Other than by saving, it is unlikely that any of these alternatives will offer a value that is comparable with that typically accessible using a joint secured loan. However, it is vital that couples consider the risk and benefit balance of taking out a high value secured loan versus a lower value alternative and that they shop around for a better rate or delay the purchase until such time as they are better placed financially to afford it.
What is the process for taking out a joint secured loan?
If you have understood and carefully considered all of the risks associated with a joint secured loan but still feel that this is the most appropriate way of securing the funds that you and your partner need, you should use a comparison service such as the Free Price Compare joint secured loan calculator to identify the loan that offers the most favourable terms for your particular circumstances.
Once you begin the application process, the lender will run a hard check on both applicants’ credit reports to ensure that you are eligible for the deal proposed by the comparison tool. They will accept or decline your application at this point, and if they accept then you will need to review the lender’s offer to ensure that it satisfies your needs and that you understand and are content with the proposed rates, value and repayment plan.
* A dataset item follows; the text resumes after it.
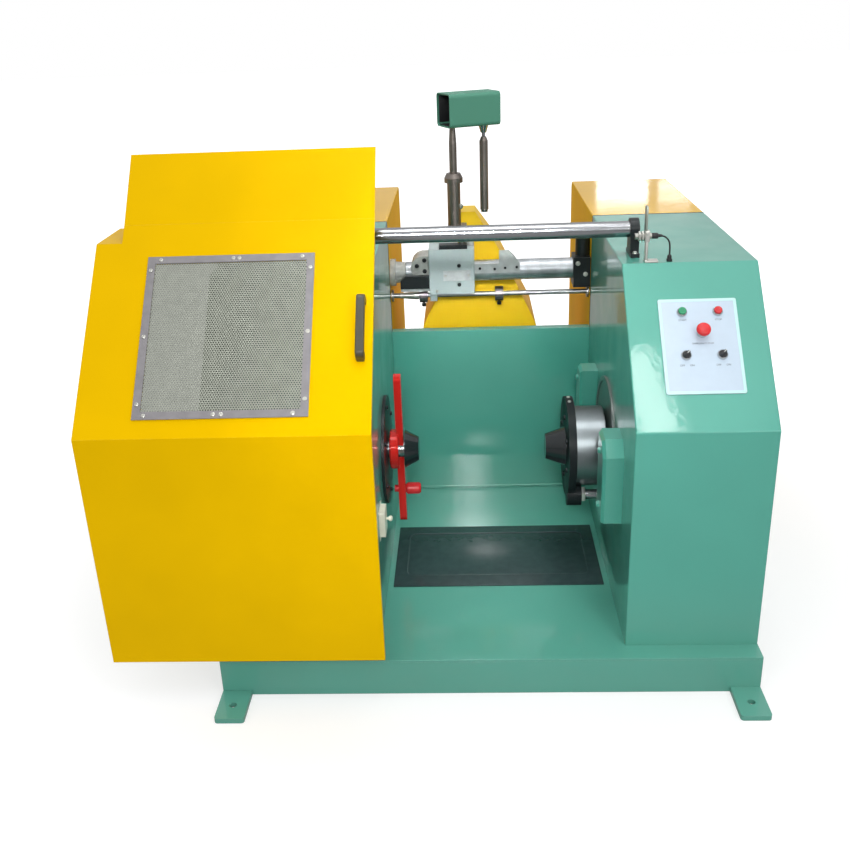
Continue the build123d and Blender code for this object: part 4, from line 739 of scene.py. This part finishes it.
done(gland, "gland", "machine", "black_paint", finishes["black_plastic"], stands_for=("cable_gland",))

# %% [markdown]
# The cable is a cord of its own: one smooth curve through the same points as the measured route, as thick as
# the real cable. A curve keeps it exactly round and evenly bent, which a string of cylinders would not.

# %% Switch cable
CABLE_RADIUS = mm(2.5)
cable_curve = bpy.data.curves.new("switch_cord", "CURVE")
cable_curve.dimensions = "3D"
cable_curve.bevel_depth = CABLE_RADIUS
cable_curve.bevel_resolution = 4
cable_curve.resolution_u = 12
cable_curve.use_fill_caps = True
spline = cable_curve.splines.new("NURBS")
route = [(512, -510, 1266), (526, -510, 1266), (539.2, -510, 1258.6), (546.8, -510, 1245.5),
         (548.5, -510, 1227.5), (548.5, -510, 1210)]
spline.points.add(len(route) - 1)
for point, at in zip(spline.points, route):
    point.co = (*mm(*at), 1)
spline.order_u = 3
spline.use_endpoint_u = True
cable = bpy.data.objects.new("switch_cord", cable_curve)
scene.collection.objects.link(cable)
cable.data.materials.append(finishes["black_plastic"])
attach(cable, "machine")
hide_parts("switch_cable")

# %% [markdown]
# ## Control plate
# The plate is lacquered pale blue with a lighter border, and carries two push-buttons, an emergency stop and
# two selectors. A picture could show the border and the words, but modelled ones stay sharp at any distance:
# the border is a thin frame made by insetting a plane, and the words are text turned into mesh. The two long
# lines at the foot of the real plate are left bare.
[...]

If you are content, then you can jointly accept the agreement, at which point the funds will be transferred to your nominated account. There is no need to rush this process and if you feel at all uncertain at any point, you can cancel the application.
If you decide to accept the loan and receive the funds, you will need to make your repayments in accordance with the agreed repayment schedule. The agreement will only end at such point as the loan has been repaid in full, either at the end of the agreed repayment schedule when all payments have been made as planned, or in some situations, earlier than agreed,. The terms and conditions applied by each lender will be different and some may charge additional fees or modify the interest rate where payments are made early or not in accordance with the agreed repayment schedule.